I always loved the versatility of the Estes Fat Boy, and over the years I bought quite a few of them for different projects, most of them of the Goony persuasion. When a fellow club member decide to move away from low power and offered one for sale from his stash, I jumped at the chance to pick it up with this project in mind. Under normal circumstances all of the Fat Boy kit is used in the construction of this rocket except for the fins, but I decided to make the rocket 24mm powered since the field I flew on most regularly was large enough to handle it.

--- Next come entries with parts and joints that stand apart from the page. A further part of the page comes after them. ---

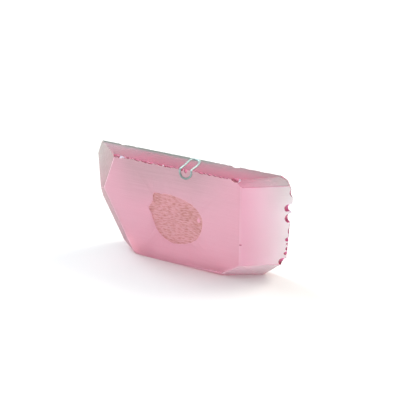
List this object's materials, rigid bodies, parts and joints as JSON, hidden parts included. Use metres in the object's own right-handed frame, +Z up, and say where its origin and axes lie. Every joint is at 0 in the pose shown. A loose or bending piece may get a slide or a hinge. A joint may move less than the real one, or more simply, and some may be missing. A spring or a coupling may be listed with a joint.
{
  "type": "morganite",
  "caption": "Plate of translucent pink beryl standing on its long edge, with bevelled and chipped ends, an oval patch of ridged skin on its face and a thin hanging wire looped over its top.",
  "frame": {"origin": "under the middle of the plate, on the surface that it stands on", "axes": "+X along the plate towards its thin chipped end, +Y through the plate away from the broad front face, +Z up"},
  "size_m": [0.0529, 0.0076, 0.0253],
  "materials": {
    "pink_beryl": "satin ground front face, clearer bevels, glassy chips, thin brown ridged skin in the oval patch",
    "wire": "dull grey-green metal"
  },
  "bodies": {
    "root": {"crystal": "pink_beryl", "wire_loop": "wire"}
  },
  "joints": []
}
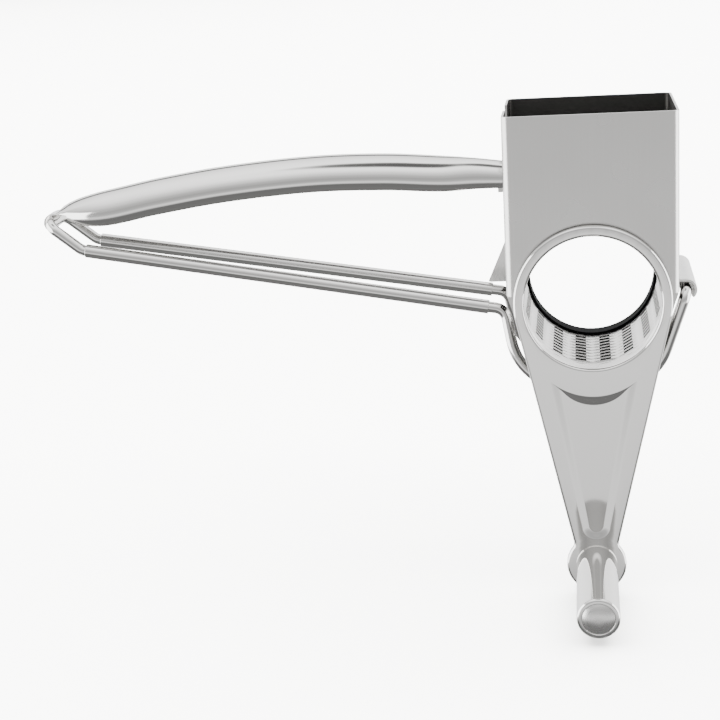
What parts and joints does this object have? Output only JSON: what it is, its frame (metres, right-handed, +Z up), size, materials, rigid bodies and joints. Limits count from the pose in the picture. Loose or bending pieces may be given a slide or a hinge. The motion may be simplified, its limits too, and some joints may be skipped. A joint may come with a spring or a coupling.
{
  "type": "rotary cheese grater",
  "caption": "Hand-held rotary cheese grater: a sheet hopper over a cranked grating drum, on a bent wire frame with a hinged press handle.",
  "frame": {"origin": "on the drum's axis, half way along the hopper's depth", "axes": "+Z up, +X from the handle's hinge to the hopper, -Y to the crank's side"},
  "size_m": [0.2272, 0.0943, 0.1658],
  "materials": {
    "brushed_stainless": "satin brushed stainless sheet",
    "polished_stainless": "polished stainless",
    "drum_stainless": "bright rolled stainless sheet",
    "ring_plastic": "moulded black plastic",
    "liner_plastic": "moulded natural plastic"
  },
  "bodies": {
    "frame": {"hopper_shell": "brushed_stainless", "hook_plate": "brushed_stainless", "left_gusset": "brushed_stainless", "wire_frame": "polished_stainless", "front_sleeve": "polished_stainless", "rear_sleeve": "polished_stainless"},
    "press": {"press_handle": "polished_stainless", "pusher_arm": "brushed_stainless", "pusher_bridge": "brushed_stainless", "pusher_shoe": "brushed_stainless", "pusher_rivets": "brushed_stainless"},
    "ring": {"bearing_ring": "ring_plastic"},
    "drum": {"drum_shell": "drum_stainless", "drum_collar": "drum_stainless", "crank_plate": "polished_stainless", "knob_pin": "drum_stainless"},
    "knob": {"knob_liner": "liner_plastic", "knob_grip": "polished_stainless", "knob_cap": "polished_stainless"}
  },
  "joints": [
    {"name": "handle_hinge", "type": "hinge", "parent": "frame", "child": "press", "pos_m": [-0.1893, 0, 0.0286], "axis": [0, -1, 0], "range_deg": [0, 110]},
    {"name": "drum_spin", "type": "hinge", "parent": "frame", "child": "ring", "pos_m": [0, 0, 0], "axis": [0, 1, 0], "continuous": true},
    {"name": "drum_pull", "type": "slide", "parent": "ring", "child": "drum", "axis": [0, -1, 0], "range_m": [0, 0.045]},
    {"name": "knob_spin", "type": "hinge", "parent": "drum", "child": "knob", "pos_m": [0, -0.045, -0.0934], "axis": [0, 1, 0], "continuous": true}
  ]
}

I've flown Fat Boys on both 18mm and 24mm power in the past, but was never entirely comfortable with watching my piggish builds claw their way to minimal altitude, so I'd decided from the start that that this was going to be 24mm power. I guess the instructions for the Fat Boy were adequate, but I'd yet to find myself referring to them in all the builds I'd done through the years. I still had a set of 5080 centering rings left from an earlier Semroc purchase, so this played into my plans perfectly. I went with 3/32" basswood for the fins since I had to cut new ones anyway, and cut them with purposely shortened TTW fin tangs to accomodate the switch from 18mm to 24mm power. I cut the tangs purposely short, then sanded them to fit, dry-fitting them as I went and leaving a gap of about 1/16" to allow for the thickness of the body tube. A 36" length of Kevlar was tied around the body tube just behind the forward centering ring, and glued into place. A slot was cut in the centering ring, which the Kevlar was threaded through before being glued into place on both sides of the ring. This attached to a 36" length of 1/8" sewing elastic and gave me 6 feet of shock cord to guard against the possibility of the nose cone rebounding into the top of the tube or fins. A ring of glue was run around the inside of the body tube just above the slots and the motor mount was slid into place, taking care to line the front and back rings up with the slots to allow for the fins to be attached. The mount was also glued in at the rear ring and allowed to dry. Once the motor assembly was in place, I moved on to the fins. A thick layer of Elmer's Wood Glue was run along the tab that would wind up against the motor tube. The tabs were carefully worked into the slot and seated against the motor tube, then the fin was straightened and held in place with the Estes fin guide until dry. Fillets were made using wood glue and the result is a fairly bulletproof low power bird.
With this rocket being based on the two color Red Max kit, finishing was a pleasure. The completed rocket was primed, then the tube spirals and minimal basswood grain were eliminated with the standard thinned Fill & Finish treatment and sanding. After another coat of primer, the body was sprayed with Testor's bright red gloss and the nose cone with gloss black. The Excelsior decals were treated with three light coats of Testor's decal bonder and went on without a hitch.
The first flight of the Fat Max took place on a windy, raw Saturday at the TORC cornfield in South Charleston, Ohio. I'd bought a pack of D12-5 engines with a Hobby Lobby 40% off coupon with this rocket in mind. The Fat Max left the pad and headed sharply into the wind. Much of the altitude was eaten up by the trip into the wind and I'd guess that it attained a height of 350' before it began to tip over and the ejection charge fired. I'd hoped the stiff breeze would bring the rocket back closer to the pads, but the 12" chute brought it in fairly fast and a lot deeper in the field than I'd anticipated. Recovered after a long hilke without damage.
A second D12-5 was made at NARAM 55 in conditions that were the complete opposite of the first flight. This time the winds were calm, so the flight was high and straight, topping out somewhere near 800'. Once again the ejection charge fired as it was nose down, but this time the drift was minimal, and the Max landed on the forbidden area just behind the sport range. Plans at this point are to try a C11 the next time out. This bird does "low and slow" well enough that it can't be discounted for a B6-4 Field flight if conditions are right.
Pros: Any time you can add a new Max to the family is a good time indeed. Great looking bird with the proven Fat Boy flight record.
Cons: The Fat Boy has been inexplicably dropped from the Estes lineup.